**Brief:** The first line to copy is the one with "obj.parent = None"; the last is the one with "bpy.data.objects.remove(obj)". Copy each line in that range exactly, leaving out all others.

**Given information:**
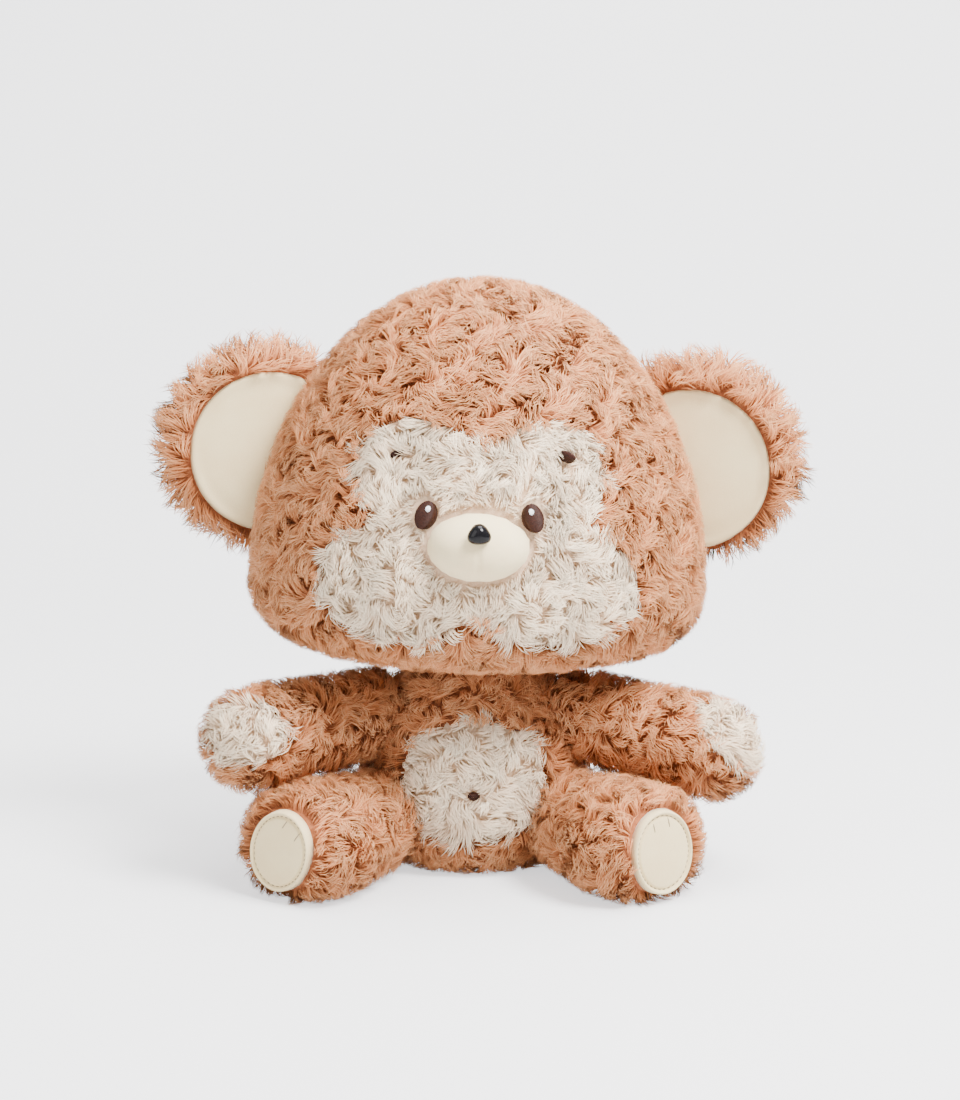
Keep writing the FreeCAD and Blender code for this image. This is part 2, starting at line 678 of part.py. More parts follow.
def build_leg(side):
    sign, place = SIDES[side], leg_frame(side)
    roll = sign * LEG_REST[side]["pad_roll"]
    shell = cut(side + "LegShell", leg_solid(side + "LegOutside", "0"), leg_solid(side + "LegInside", "fabric"))
    hole = sole_oval(
        side + "SoleHole", "pad_half_width + seam_room", "pad_half_height + seam_room",
        "leg_length - fabric * 2", "fabric * 3", roll,
    )
    keep(side + "_leg_cover", cut(side + "LegCover", shell, hole), place)
    plate = sole_oval(side + "FootPad", "pad_half_width", "pad_half_height", "leg_length - fabric", "fabric", roll)
    keep(side + "_foot_pad", plate, place)
    core = ball(side + "HipCore", "leg_root - fabric - room")
    filling = leg_solid(side + "LegFilling", "fabric + room")
    keep(side + "_leg_stuffing", cut(side + "LegStuffing", filling, core), place)
    keep(side + "_hip_stuffing", ball(side + "HipStuffing", "leg_root - fabric - room * 2"), place)
    keep(side + "_hip_seam", seam_ring(side + "HipSeam", "leg_root", "hip_seam_behind"), place)
    build_pad_stitching(side, roll, place)


def build_pad_stitching(side, roll, place):
    """The line of topstitching round the foot pad, and two short stitched toe lines above its middle."""
    stitches = []
    turn = sole_turn(roll)
    tall, wide = size("pad_half_height - stitch_inset"), size("pad_half_width - stitch_inset")
    count = 44
    for index in range(count):
        angle = 2 * math.pi * index / count
        point = Vector(tall * math.cos(angle), wide * math.sin(angle), 0)
        heading = Vector(-tall * math.sin(angle), wide * math.cos(angle), 0).normalize()
        stitches.append(thread_stitch(f"{side}PadStitch{index}", point, heading, "stitch_length", turn))
    group = doc.addObject("Part::Compound", side + "PadStitching")
    group.Links = stitches
    keep(side + "_pad_stitching", group, place)

    toes = []
    for toe, across in SIDES.items():
        point = Vector(size("toe_level"), across * size("toe_spread"), 0)
        toes.append(thread_stitch(f"{side}{toe}Toe", point, Vector(1, across / 6, 0).normalize(), "toe_length", turn))
    group = doc.addObject("Part::Compound", side + "ToeStitches")
    group.Links = toes
    keep(side + "_toe_stitches", group, place)


def thread_stitch(name, point, heading, length, turn):
    """A straight round-ended stitch that lies on the sole."""
    stitch = ellipsoid(name, "stitch_thread", "stitch_thread", f"{length} / 2")
    middle = turn.multVec(point) + Vector(size("leg_length + stitch_height"), 0, 0)
    stitch.Placement = Placement(middle, Rotation(Vector(0, 0, 1), turn.multVec(heading)))
    return stitch


# --- Build, check and write ---------------------------------------------------------------------------------


def main():
    build_torso()
    build_head()
    for side in SIDES:
        build_ear(side)
        build_arm(side)
        build_leg(side)
    doc.recompute()

    failed = [(item.Label, item.State) for item in doc.Objects if {"Invalid", "Error"} & set(item.State)]
    if failed:
        raise RuntimeError(f"these objects failed: {failed}")
    os.makedirs("parts", exist_ok=True)
    for node, item in kept.items():
        shape = item.Shape
        if shape.isNull() or not shape.isValid() or not shape.Solids:
            raise RuntimeError(f"{node} has no valid solid")
        shape.exportStep(f"parts/{node}.step")
    print(len(kept), "sub-parts written")


main()
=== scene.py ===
"""The looks of the sitting stuffed monkey: padded skins, tufted pile, embroidery, nose, light and camera.

Shapes are worked out in millimetres and written to meshes in metres.
The monkey faces -Y, and +X is its own left.
"""

import json
import math
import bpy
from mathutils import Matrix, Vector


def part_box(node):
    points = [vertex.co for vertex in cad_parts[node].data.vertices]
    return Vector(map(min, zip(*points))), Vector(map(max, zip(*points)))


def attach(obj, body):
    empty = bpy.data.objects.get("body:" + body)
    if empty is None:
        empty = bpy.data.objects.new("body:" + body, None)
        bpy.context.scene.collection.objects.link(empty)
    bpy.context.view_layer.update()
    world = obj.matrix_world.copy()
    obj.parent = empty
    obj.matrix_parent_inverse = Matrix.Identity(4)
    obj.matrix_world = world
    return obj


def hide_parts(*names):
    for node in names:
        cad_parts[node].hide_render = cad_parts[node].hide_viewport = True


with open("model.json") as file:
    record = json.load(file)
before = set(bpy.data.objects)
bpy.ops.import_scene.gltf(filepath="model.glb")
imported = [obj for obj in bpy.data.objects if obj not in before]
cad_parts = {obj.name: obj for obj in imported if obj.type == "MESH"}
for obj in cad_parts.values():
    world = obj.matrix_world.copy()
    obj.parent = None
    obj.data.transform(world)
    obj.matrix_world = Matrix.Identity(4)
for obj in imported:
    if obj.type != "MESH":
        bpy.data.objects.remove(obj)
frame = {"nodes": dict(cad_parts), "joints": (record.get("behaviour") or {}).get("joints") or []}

import zlib

import bmesh
import bpy
import numpy as np
from mathutils import Vector
from mathutils.bvhtree import BVHTree
from mathutils.kdtree import KDTree

MM = 0.001
SIDES = {"left": 1, "right": -1}
NODES = frame["nodes"]
JOINTS = {joint["name"]: joint for joint in frame["joints"]}

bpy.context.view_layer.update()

# --- Pile: how long, how thick and how tufted, in millimetres -----------------------------------------------

STRANDS_PER_MM2 = 0.86
STRANDS_PER_PIECE = 12400
STRAND_HALF_WIDTH = 0.26
BROWN_LENGTH = 14.0
PALE_LENGTH = 12.5
EAR_LENGTH = 17.0
BROWN_TUFT = 5.0
PALE_TUFT = 7.5
BROWN_SWIRL = 19.0
PALE_SWIRL = 22.0
COMB_DOWN = (0, 0, -0.45)
COMB_DOWN_GENTLY = (0, 0, -0.25)
HAND_PATCH_MARGIN = 4.0

# The short soft strands between the long ones: how many, how long, and how far they are pulled to a tuft.
UNDERCOAT = 0.25
UNDERCOAT_LENGTH = 0.62
UNDERCOAT_PULL = 0.45

# A strand's path at each of its four points, as shares of its length: how far it rises off the cloth, runs
# along it and curls sideways. Then how far each point is pulled to the strand's tuft, how high it counts for
# colour, how far its shading leans along the strand, and how thick the strand is at its first three points.
RISE = np.array([-0.05, 0.34, 0.57, 0.64])
RUN = np.array([0.0, 0.09, 0.33, 0.56])
CURL = np.array([0.0, 0.02, 0.14, 0.34])
GATHER = np.array([0.0, 0.20, 0.42, 0.46])
HEIGHT = np.array([0.0, 0.36, 0.70, 1.0])
LEAN = np.array([0.0, 0.25, 0.5, 0.7])
THICKNESS = np.array([1.0, 1.0, 0.8])

# --- Cloth and stitches, in millimetres ---------------------------------------------------------------------

CLOTH_PRESSURE = 4.0
CLOTH_FRAMES = 20
FLOOR_CLEARANCE = 0.25
SKIN_FLOOR = 0.4
DISC_STEPS = 96
THREAD_SIDES = 6
EYE_LIFT = 2.6
EYE_DOME = 1.3
BROW_LIFT = {"left": 4.0, "right": 0.5}
BROW_CLEARING = {"left": 3.4, "right": 0.0}
SOLE_SPREAD = 1.06
SOLE_STITCH_LINE = 0.86
SOLE_STITCHES = 40


def random_for(name):
    """A random source of the piece's own, so no piece depends on the order the others are made in."""
    return np.random.default_rng(zlib.crc32(name.encode()))


def unit(vectors):
    return vectors / np.maximum(np.linalg.norm(vectors, axis=-1, keepdims=True), 1e-9)


def smooth(low, high, value):
    share = np.clip((value - low) / (high - low), 0, 1)
    return share * share * (3 - 2 * share)


# --- Mesh helpers -------------------------------------------------------------------------------------------


def new_object(name, verts, faces, body, material=None):
    """A mesh object from points in millimetres, riding on a body."""
    mesh = bpy.data.meshes.new(name)
    mesh.from_pydata((np.asarray(verts, float) * MM).tolist(), [], [list(map(int, face)) for face in faces])
    mesh.validate()
    obj = bpy.data.objects.new(name, mesh)
    bpy.context.scene.collection.objects.link(obj)
    if material:
        mesh.materials.append(material)
    for polygon in mesh.polygons:
        polygon.use_smooth = True
    if body:
        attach(obj, body)
    return obj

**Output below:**
    obj.parent = None
    obj.data.transform(world)
    obj.matrix_world = Matrix.Identity(4)
for obj in imported:
    if obj.type != "MESH":
        bpy.data.objects.remove(obj)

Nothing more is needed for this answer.